The rather splendidly named St John Guy Rogers was the lessee of a 3 bedroomed penthouse flat in London SW2, the ever so slightly less splendid Streatham Hill. The applicant freeholder’s case was that:

the Respondent is subletting rooms within the Property by advertising on various websites including Air BNB, Prime Location and Holiday Lettings, contrary to paragraph 25.1 of the Eighth Schedule Part I to the Lease. Those who are renting those rooms are using the Property for noisy and at time riotous parties which involves the playing of loud music after the hours of iipm (contrary to paragraph 8 of the Eighth Schedule Part II to the Lease) and is causing noise nuisance and annoyance to other occupiers in the Building (contrary to paragraph 6 of the Eighth Schedule Part II to the Lease). By the letting of rooms and separately to whether this amounts to a breach of paragraph 25.1, the Applicant asserts that letting rooms in this way amounts to use of the Property “otherwise than as a private residence for occupation by a single household” and that the Respondent is carrying out a trade or business from the Property. The Applicant also asserts that the Respondent is letting out the Property to other commercial agents for photo shoots which lends support to him using the Property as a trade or business. This constitutes a breach of paragraph 1 of the Eighth Schedule Part I to the Lease.

There was no dispute on facts in witness evidence.

Mr Guy Rogers asserted that he hadn’t sublet because he hadn’t parted with possession of the whole and the rest really wasn’t his fault because things happened outside of his control (I paraphrase slightly). Mr Guy Rogers also had applied for an adjournment on the basis that his solicitors had told him that 6 weeks was not long enough to find counsel for the hearing, so he was in person, but this was not accepted by the Tribunal (and indeed, it would be very hard not to get counsel at 6 weeks notice.)

Paragraph 25.1 of the Eighth Schedule Part I to the Lease prohibited subletting the whole or part of the Property without prior written consent of the Lessor.

The tribunal found that there was not a breach of this because, while Mr Guy Rogers had let out rooms on a short term basis:

on the facts here what the Respondent is doing is more akin to running a guest house from the Property. He is letting rooms for a day or possibly a week but on a serviced basis (eg providing bedding). Although he did say that one of the rooms was capable of being locked, and although one of the advertisements does refer to the Property being “generally” offered hosted, the Tribunal had no reason not to accept the Respondent’s evidence that he is present during the lets and indeed the reviews read as from “guests” and not from persons who consider themselves to be obtaining any right to possession of any part of the Property exclusively.

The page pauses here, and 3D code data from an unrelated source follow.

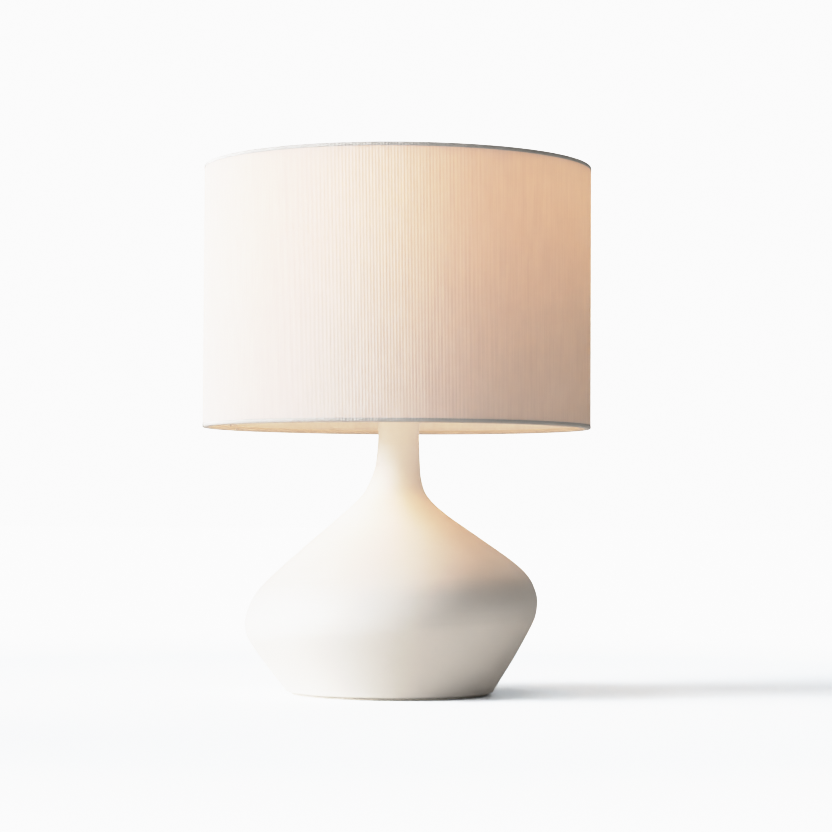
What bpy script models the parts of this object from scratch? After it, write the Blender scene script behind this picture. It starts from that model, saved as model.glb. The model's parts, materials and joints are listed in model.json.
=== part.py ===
"""Table lamp with a drum shade, as an assembly of separate parts.

A slip-cast ceramic body leans a little to one side. A threaded pipe runs up through it and clamps it
between a plate under its floor and a cap on its neck, and carries the harp saddle and the lamp socket.
The harp holds the shade's spider on a stud, under a finial.

Frame: metres, +Z up, origin on the pipe's axis at the underside of the felt pad. -Y is the front.
"""

import math

import bmesh
import bpy
from mathutils import Matrix, Vector

MM = 0.001
GAP = 0.3 * MM  # between parts that touch on the real lamp

# Driving dimensions
LAMP_HEIGHT = 483 * MM
SHADE_HEIGHT = 240 * MM
SHADE_RADIUS = 178 * MM
NECK_TOP = 254 * MM
HARP_HEIGHT = 203 * MM
PIPE_RADIUS = 5.0 * MM
PIPE_BORE = 3.5 * MM
PIPE_HOLE = 5.4 * MM  # the hole in every part that the pipe goes through

# Ceramic body: (radius, height) in mm down its right (+X) and left (-X) side, point by matching point
RIGHT_SIDE = (
    (20.7, 250.5), (21.0, 231.0), (21.7, 212.0), (23.2, 196.0), (29.0, 181.0), (46.0, 164.8), (77.9, 142.7),
    (106.5, 122.6), (122.0, 107.8), (129.2, 91.5), (129.3, 77.5), (124.8, 63.8), (108.0, 33.0), (91.5, 6.6),
)
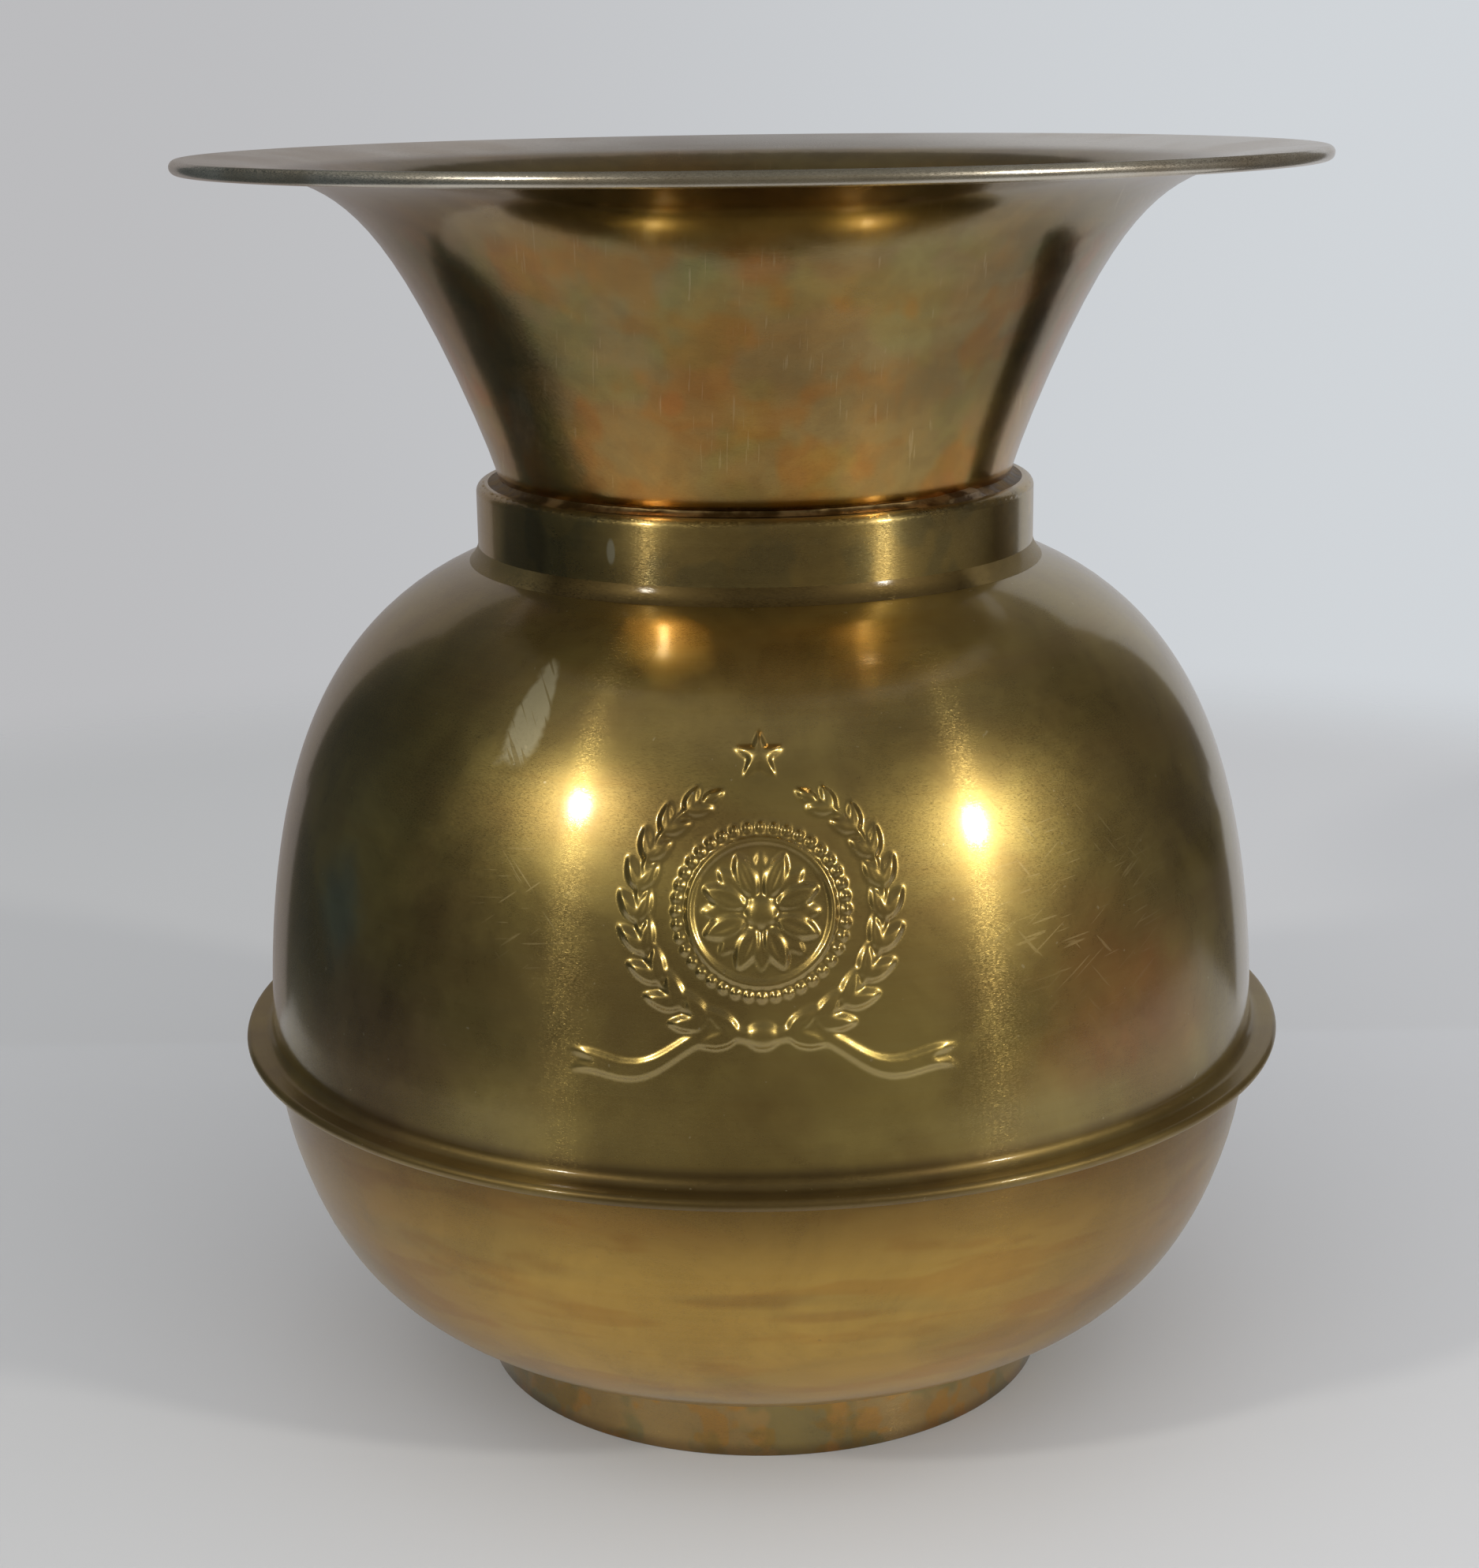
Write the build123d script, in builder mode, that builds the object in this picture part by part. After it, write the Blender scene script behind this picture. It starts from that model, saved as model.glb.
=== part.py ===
"""A brass parlour spittoon: sheet shells with a rolled rim, a neck collar, a folded belly seam and a foot.

Millimetres, +Z up. The origin is the centre of the base, on the surface that the foot stands on.
Every piece is turned about the Z axis, so each section is drawn once, as radius and height, and revolved.
"""
import os
from math import acos, cos, degrees, radians, sin

from build123d import *

# Driving dimensions: the whole, and the gauge that the shells are spun from
height = 267.0
rim_radius = 119.0
seam_radius = 114.4
sheet = 0.8

# Rolled rim
wire_radius = 0.6
wire_clearance = 0.05
brim_slope = 5.0
curl_sweep = 285.0

# Mouth funnel, outer face: its spigot narrows a little below the throat
throat_radius = 54.5
spigot_taper = 1.4
spigot_depth = 12.0
flare_handle_shares = (0.11, 0.38)
flare_pull_shares = [(0.16, 0.41), (0.405, 0.937)]

# Neck collar: its lip stands out from the throat
lip_height = 198.8
lip_width = 5.1
lip_clearance = 0.15
collar_height = 14.6
collar_sheet = 1.0
collar_edge = 1.8

# Upper bowl, outer face: the valley lies between the dome and the outside of the belly seam
valley_width = 5.9
dome_foot_slope = 91.0
shoulder_slope = 19.0
neck_clearance = 0.1
neck_bend = 1.4
valley_bend = 2.4
dome_handle_shares = (0.335, 0.313)
dome_pull_shares = [(0.14, 0.547), (0.195, 0.62)]

# Belly seam, where the edge of the upper bowl is folded round the edge of the lower one
seam_height = 79.5
seam_clearance = 0.05
fold_width = 2.8

# Lower bowl, outer face: its ledge reaches from the side to the outside of the belly seam
base_radius = 55.0
base_height = 14.6
ledge_width = 6.2
bowl_bend = 1.0
bowl_handle_shares = (0.088, 0.33)
bowl_pull_shares = [(0.876, 0.008), (0.784, 0.494)]

# Foot ring
foot_radius = 63.1
foot_sheet = 1.2
foot_edge = 0.3

# Solder: how far each fillet reaches, how hollow its face is, and the bead along the belly seam
neck_solder_leg = 2.6
neck_solder_rise = 1.6
collar_solder_leg = 2.2
collar_solder_rise = 1.4
foot_solder_leg = 2.4
solder_hollow = 0.3
seam_bead_radius = 0.9

os.makedirs("parts", exist_ok=True)


def heading(degrees):
    """Direction of an outline, as an angle from straight outwards towards straight up."""
    return Vector(cos(radians(degrees)), sin(radians(degrees)))


def between(start, end, shares):
    """Points given as a share of the way across and a share of the way up from start to end."""
    reach = end - start
    return [start + Vector(out * reach.X, up * reach.Y) for out, up in shares]


def eased(start, leave, end, arrive, handle_shares, pull_shares):
    """A smooth curve that leaves start and reaches end in the given directions, drawn towards the pulls."""
    span = (end - start).length
    first = start + leave * (span * handle_shares[0])
    last = end - arrive * (span * handle_shares[1])
    return Bezier(start, first, *between(start, end, pull_shares), last, end)


def left_of(curve, share, gap):
    """The point beside a share of the curve's length, a gap to its left."""
    along = curve % share
    return curve @ share + Vector(-along.Y, along.X) * gap


def parallel(curve, gap):
    """The same curve drawn a gap to its left."""
    if curve.geom_type == GeomType.LINE:
        return Line(left_of(curve, 0, gap), left_of(curve, 1, gap))
    if curve.geom_type == GeomType.CIRCLE:
        return ThreePointArc(left_of(curve, 0, gap), left_of(curve, 0.5, gap), left_of(curve, 1, gap))
    steps = 24
    spots = [left_of(curve, step / steps, gap) for step in range(steps + 1)]
    return Spline(*spots, tangents=(curve % 0, curve % 1))


def thicken(gauge, *run):
    """Close a run of curves into the section of a sheet that lies on the left of the run."""
    backs = [parallel(curve, gauge) for curve in run]
    Line(run[0] @ 0, backs[0] @ 0)
    Line(run[-1] @ 1, backs[-1] @ 1)


def solder_fill(toe, top, *backing):
    """The section of a fillet: a hollow face from toe to top, closed through points inside the sheets."""
    SagittaArc(toe, top, solder_hollow)
    Polyline(top, *backing, toe)


# Rim: the edge of the brim is curled round a wire
channel_radius = wire_radius + wire_clearance
bead_radius = channel_radius + sheet
wire_centre = Vector(rim_radius - bead_radius, height - bead_radius)
brim_way = heading(brim_slope)
curl_start = wire_centre + Vector(-brim_way.Y, brim_way.X) * channel_radius

# Mouth funnel: a spigot that hangs inside the neck, the flare, the brim and the curl
throat = Vector(throat_radius, lip_height)
spigot_end = Vector(throat_radius - spigot_taper, lip_height - spigot_depth)

with BuildSketch(Plane.XZ) as funnel_section:
    with BuildLine():
        spigot = TangentArc(spigot_end, throat, tangent=heading(90))
        flare = eased(throat, spigot % 1, curl_start, brim_way, flare_handle_shares, flare_pull_shares)
        curl = JernArc(start=curl_start, tangent=brim_way, radius=channel_radius, arc_size=-curl_sweep)
        thicken(sheet, spigot, flare, curl)
    make_face()

with BuildPart() as mouth_funnel:
    revolve(funnel_section.sketch, axis=Axis.Z)
mouth_funnel.part.label = "mouth_funnel"
export_step(mouth_funnel.part, "parts/mouth_funnel.step")

with BuildPart() as rim_wire:
    with BuildSketch(Plane.XZ):
        with Locations(wire_centre):
            Circle(wire_radius)
    revolve(axis=Axis.Z)
rim_wire.part.label = "rim_wire"
export_step(rim_wire.part, "parts/rim_wire.step")

# Neck collar: a band with its top edge turned in to a lip round the funnel
collar_radius = throat_radius + lip_width
neck_base_height = lip_height - collar_height

with BuildSketch(Plane.XZ) as collar_section:
    with BuildLine():
        band = Line((collar_radius, neck_base_height), (collar_radius, lip_height - collar_edge))
        turn = JernArc(start=band @ 1, tangent=heading(90), radius=collar_edge, arc_size=90)
        lip = Line(turn @ 1, (throat_radius + lip_clearance, lip_height))
        thicken(collar_sheet, band, turn, lip)
    make_face()

with BuildPart() as neck_collar:
    revolve(collar_section.sketch, axis=Axis.Z)
neck_collar.part.label = "neck_collar"
export_step(neck_collar.part, "parts/neck_collar.step")

# Upper bowl: hem, flange, valley, dome, and a neck that stands up inside the collar
fold_radius = (3 * sheet + 2 * seam_clearance) / 2
fold_centre = Vector(seam_radius - fold_radius, seam_height)
hem_height = seam_height - fold_radius
flange_height = seam_height + fold_radius
dome_way = heading(dome_foot_slope)
dome_foot = Vector(seam_radius - valley_width, flange_height + valley_bend * (1 + dome_way.X))
valley_start = Vector(dome_foot.X + valley_bend * dome_way.Y, flange_height)
neck_radius = collar_radius - collar_sheet - neck_clearance
neck_top = lip_height - collar_edge - neck_clearance
shoulder_way = heading(180 - shoulder_slope)
shoulder = Vector(neck_radius + neck_bend, neck_base_height)
shoulder += Vector(-shoulder_way.Y, shoulder_way.X) * neck_bend

with BuildSketch(Plane.XZ) as upper_section:
    with BuildLine():
        hem = Line((fold_centre.X - fold_width, hem_height), (fold_centre.X, hem_height))
        fold = JernArc(start=hem @ 1, tangent=heading(0), radius=fold_radius, arc_size=180)
        flange = Line(fold @ 1, valley_start)
        valley = JernArc(valley_start, heading(180), radius=valley_bend, arc_size=dome_foot_slope - 180)
        dome = eased(dome_foot, dome_way, shoulder, shoulder_way, dome_handle_shares, dome_pull_shares)
        bend = JernArc(start=shoulder, tangent=shoulder_way, radius=neck_bend, arc_size=shoulder_slope - 90)
        neck = Line(bend @ 1, (neck_radius, neck_top))
        thicken(sheet, hem, fold, flange, valley, dome, bend, neck)
    make_face()

with BuildPart() as upper_bowl:
    revolve(upper_section.sketch, axis=Axis.Z)
upper_bowl.part.label = "upper_bowl"
export_step(upper_bowl.part, "parts/upper_bowl.step")

# Lower bowl: flat base, round side, and a ledge that the upper bowl's hem is folded round
ledge_height = seam_height - sheet / 2
bowl_rim = Vector(seam_radius - ledge_width, ledge_height - bowl_bend)
base_edge = Vector(base_radius, base_height)

with BuildSketch(Plane.XZ) as lower_section:
    with BuildLine():
        base = Line((0, base_height), base_edge)
        side = eased(base_edge, heading(0), bowl_rim, heading(90), bowl_handle_shares, bowl_pull_shares)
        turnout = JernArc(start=bowl_rim, tangent=heading(90), radius=bowl_bend, arc_size=-90)
        ledge = Line(turnout @ 1, (fold_centre.X, ledge_height))
        thicken(sheet, base, side, turnout, ledge)
    make_face()

with BuildPart() as lower_bowl:
    revolve(lower_section.sketch, axis=Axis.Z)
lower_bowl.part.label = "lower_bowl"
export_step(lower_bowl.part, "parts/lower_bowl.step")

# Foot ring: a plain band, cut off at the top where it meets the round of the lower bowl
foot_bore = foot_radius - foot_sheet

with BuildSketch(Plane.XZ) as foot_band:
    with Locations((foot_bore, 0)):
        Rectangle(foot_sheet, seam_height, align=(Align.MIN, Align.MIN))
    add(lower_section.sketch_local, mode=Mode.SUBTRACT)
foot_face = foot_band.sketch.faces().sort_by(Axis.Z)[0]

with BuildPart() as foot_ring:
    revolve(foot_face, axis=Axis.Z)
    fillet(foot_ring.edges().group_by(Axis.Z)[0], radius=foot_edge)
foot_ring.part.label = "foot_ring"
export_step(foot_ring.part, "parts/foot_ring.step")

# Solder at the neck, in the corner between the funnel and the collar's lip
with BuildSketch(Plane.XZ) as neck_fill:
    with BuildLine():
        solder_fill(
            (throat_radius + neck_solder_leg, lip_height),
            (throat_radius, lip_height + neck_solder_rise),
            (throat_radius - sheet / 3, lip_height + neck_solder_rise),
            (throat_radius - sheet / 3, lip_height),
        )
    make_face()
    add(funnel_section.sketch_local, mode=Mode.SUBTRACT)

with BuildPart() as neck_solder:
    revolve(neck_fill.sketch, axis=Axis.Z)
neck_solder.part.label = "neck_solder"
export_step(neck_solder.part, "parts/neck_solder.step")

# Solder under the collar, between its lower edge and the shoulder of the upper bowl
shoulder_fall = (collar_radius + collar_solder_leg - shoulder.X) * shoulder_way.Y / -shoulder_way.X

with BuildSketch(Plane.XZ) as collar_fill:
    with BuildLine():
        solder_fill(
            (collar_radius + collar_solder_leg, shoulder.Y - shoulder_fall - sheet / 4),
            (collar_radius, neck_base_height + collar_solder_rise),
            (collar_radius, neck_base_height),
            (neck_radius - sheet / 2, neck_base_height),
            (neck_radius - sheet / 2, neck_base_height - sheet),
        )
    make_face()
    add(upper_section.sketch_local, mode=Mode.SUBTRACT)

with BuildPart() as collar_solder:
    revolve(collar_fill.sketch, axis=Axis.Z)
collar_solder.part.label = "collar_solder"
export_step(collar_solder.part, "parts/collar_solder.step")

# Solder that seals the belly seam: a bead that lies in the groove, on the bends of both bowls
lower_bend = bowl_rim + Vector(bowl_bend, 0)
upper_bend = valley_start + Vector(0, valley_bend)
groove = upper_bend - lower_bend
bead_to_lower = seam_bead_radius + sheet + bowl_bend
bead_to_upper = seam_bead_radius + sheet + valley_bend
bead_reach = (bead_to_lower**2 + groove.length**2 - bead_to_upper**2) / (2 * groove.length)
bead_turn = acos(bead_reach / bead_to_lower)
bead_way = groove.normalized().rotate(Axis.Z, degrees(bead_turn))

with BuildPart() as seam_solder:
    with BuildSketch(Plane.XZ):
        with Locations(lower_bend + bead_way * bead_to_lower):
            Circle(seam_bead_radius)
    revolve(axis=Axis.Z)
seam_solder.part.label = "seam_solder"
export_step(seam_solder.part, "parts/seam_solder.step")

# Solder inside the foot, between the ring and the underside of the lower bowl
foot_corner = foot_face.vertices().group_by(Axis.X)[0].sort_by(Axis.Z)[-1]

with BuildSketch(Plane.XZ) as foot_fill:
    with BuildLine():
        solder_fill(
            (foot_bore - foot_solder_leg, foot_corner.Z + sheet / 4),
            (foot_bore, foot_corner.Z - foot_solder_leg),
            (foot_bore + foot_sheet / 2, foot_corner.Z - foot_solder_leg),
            (foot_bore + foot_sheet / 2, foot_corner.Z + sheet / 2),
        )
    make_face()
    add(lower_section.sketch_local, mode=Mode.SUBTRACT)
    add(foot_band.sketch_local, mode=Mode.SUBTRACT)

with BuildPart() as foot_solder:
    revolve(foot_fill.sketch, axis=Axis.Z)
foot_solder.part.label = "foot_solder"
export_step(foot_solder.part, "parts/foot_solder.step")
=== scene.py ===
"""Looks of a brass parlour spittoon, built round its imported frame. Metres, +Z up, the front towards -Y."""
from math import cos, pi, radians, sin

import bpy
import numpy as np
from mathutils import Matrix, Vector
from mathutils.noise import noise as noise_at

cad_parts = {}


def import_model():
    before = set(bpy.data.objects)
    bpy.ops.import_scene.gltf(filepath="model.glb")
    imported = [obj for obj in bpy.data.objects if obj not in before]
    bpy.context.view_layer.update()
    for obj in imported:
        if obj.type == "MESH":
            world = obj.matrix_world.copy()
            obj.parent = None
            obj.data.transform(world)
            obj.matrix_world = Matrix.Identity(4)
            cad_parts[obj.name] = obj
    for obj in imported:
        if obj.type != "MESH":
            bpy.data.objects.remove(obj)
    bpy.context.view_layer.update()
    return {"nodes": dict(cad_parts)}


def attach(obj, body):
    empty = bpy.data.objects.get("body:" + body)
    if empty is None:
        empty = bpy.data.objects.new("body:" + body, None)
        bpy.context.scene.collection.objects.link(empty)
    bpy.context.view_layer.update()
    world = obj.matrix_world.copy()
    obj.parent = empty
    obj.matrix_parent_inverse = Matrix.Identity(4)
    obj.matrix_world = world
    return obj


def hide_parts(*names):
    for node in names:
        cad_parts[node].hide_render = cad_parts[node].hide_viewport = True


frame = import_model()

mm = 0.001

# Camera, at the photograph's viewing angle
photo_height = 1988
focal_pixels = 3405.0
sensor_width = 36.0
camera_place = Vector((-1.66, -574.17, 284.11)) * mm
camera_pitch = 0.2620
camera_yaw = -0.0043
camera_roll = -0.0134

# Lamps: azimuth from the front, elevation and power
lamp_distance = 1.6
lamp_size = 0.12
lamp_places = {"lamp_left": (-47, 31.5, 5.4), "lamp_right": (53.5, 23.5, 7.0)}
lamp_colour = (1.0, 0.93, 0.8)

# Stage: a pale floor that fades into a pale backdrop, each from its left colour to its right one. The darker
# left of both is painted shade.
floor_radius = 0.75
floor_fade = 0.2
floor_corners = 128
floor_left = (0.56, 0.58, 0.615)
floor_right = (0.65, 0.675, 0.725)
paper_reach = 0.3
paper_roughness = 0.5
paper_specular = 0.3
backdrop_left = (0.5, 0.5, 0.512)
backdrop_right = (0.64, 0.67, 0.7)
backdrop_turn = 0.28
fill_front = (1.3, 1.28, 1.24)
fill_back = (0.3, 0.3, 0.31)
fill_turn = 0.7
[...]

But while there was no parting with possession on whole or in part, Mr Guy Rogers fell foul of paragraph 1 of the Eighth Schedule Part II to the Lease by allowing the Property to be used “otherwise than as a private residence for occupation by a single household” and for carrying out a trade, business or profession from the Property.

And, to remove any doubt, the Tribunal added that:

the Respondent is in breach of paragraphs 6 and 8 of the Eighth Schedule Part II to the Lease by allowing or suffering the Property to be used for “any act or thing which shall or may become a nuisance damage annoyance or inconvenience to the Lessor or to the lessors or occupiers” of other properties in the building in which the Property is situated.

Breach of lease found (apparently for the second time, with a previous finding on similar grounds in 2013).

Comment

I know of at least two other cases, both in the county court, involving Airbnb and breaches of lease/tenancy.

One in which a possession claim involved a finding that the Defendant was in breach of a clause in his assured shorthold tenancy (yes, an AST) restricting use of the property to being a private residence for the tenant and his immediate family. Remarkably, the tenant tried to argue that the additional people in the property made it an HMO such that the s.21 notice was invalidated. This was rightly slapped down as a) it was not a mandatorily licensable HMO in any event and b) it was his breach of tenancy that he was seeking to rely on.

Then there is another case I’ve heard of, ongoing, involving a leaseholder, with alleged breaches of a clause for use as a private residence.

I suspect that things are beginning to build up now, with freeholders, freehold management companies and landlords taking action on leaseholder’s and tenant’s Airbnb activities, particularly where these are causing a nuisance to other lessees or tenants.

It should, of course be noted that Airbnb’s terms and conditions state – for those listing their properties:

Accordingly, you represent and warrant that any Listing you post and the booking of, or a Guest’s stay at, an Accommodation in a Listing you post (i) will not breach any agreements you have entered into with any third parties, such as homeowners association, condominium, lease or rental agreements, and (ii) will (a) be in compliance with all applicable laws (such as zoning laws and laws governing rentals of residential and other properties), Tax requirements, Intellectual Property laws, and rules and regulations that may apply to any Accommodation included in a Listing you post (including having all required permits, licenses and registrations), and (b) not conflict with the rights of third parties. 

Perhaps people should check their leases and tenancy conditions rather more closely. Because forfeiture or possession proceedings may be the result.

I would be very interested to hear of other cases from readers on this issue, particularly concluded ones.

 

 

 

 

Giles Peaker is a solicitor and partner in the Housing and Public Law team at Anthony Gold Solicitors in South London. You can find him on Linkedin and on Bluesky. (No longer on Twitter). Known as NL round these parts.

3 Comments

  1. Roger

    Thanks for the article.

    Although they don’t relate to Airbnb, as such, it is clear from Tendler v Sproule [1947] 1 All E.R. 193; Thorne v Madden [1925] 1 Ch. 847 and Caradon DC v Paton [2000] 3 EGLR 57, CA that any form of short term or holiday letting (or accepting paying guests) is likely to result in a breach of any covenant not to carry on a trade or business and any covenant not to use the premises for purposes other than as a “private dwelling” or “private residence” (there was another case in which the two terms were found to be interchangeable, but I can’t recall the parties off the top of my head).

    Reply
  2. LH

    My neighbours are AirBnb hosts with their apartment below mine. Ive calculated that they have short let above the 90 day caveat, but want I want to know is, if the 90 days are not continous, does it mean they can continue to short let in perpetuity? I get confused about this and want to clarify as I shall be in touch with them about it. Many thanks. LH

    Reply
    • Giles Peaker

      It is 90 days in any calendar year, not continuous. But this is in Greater London only.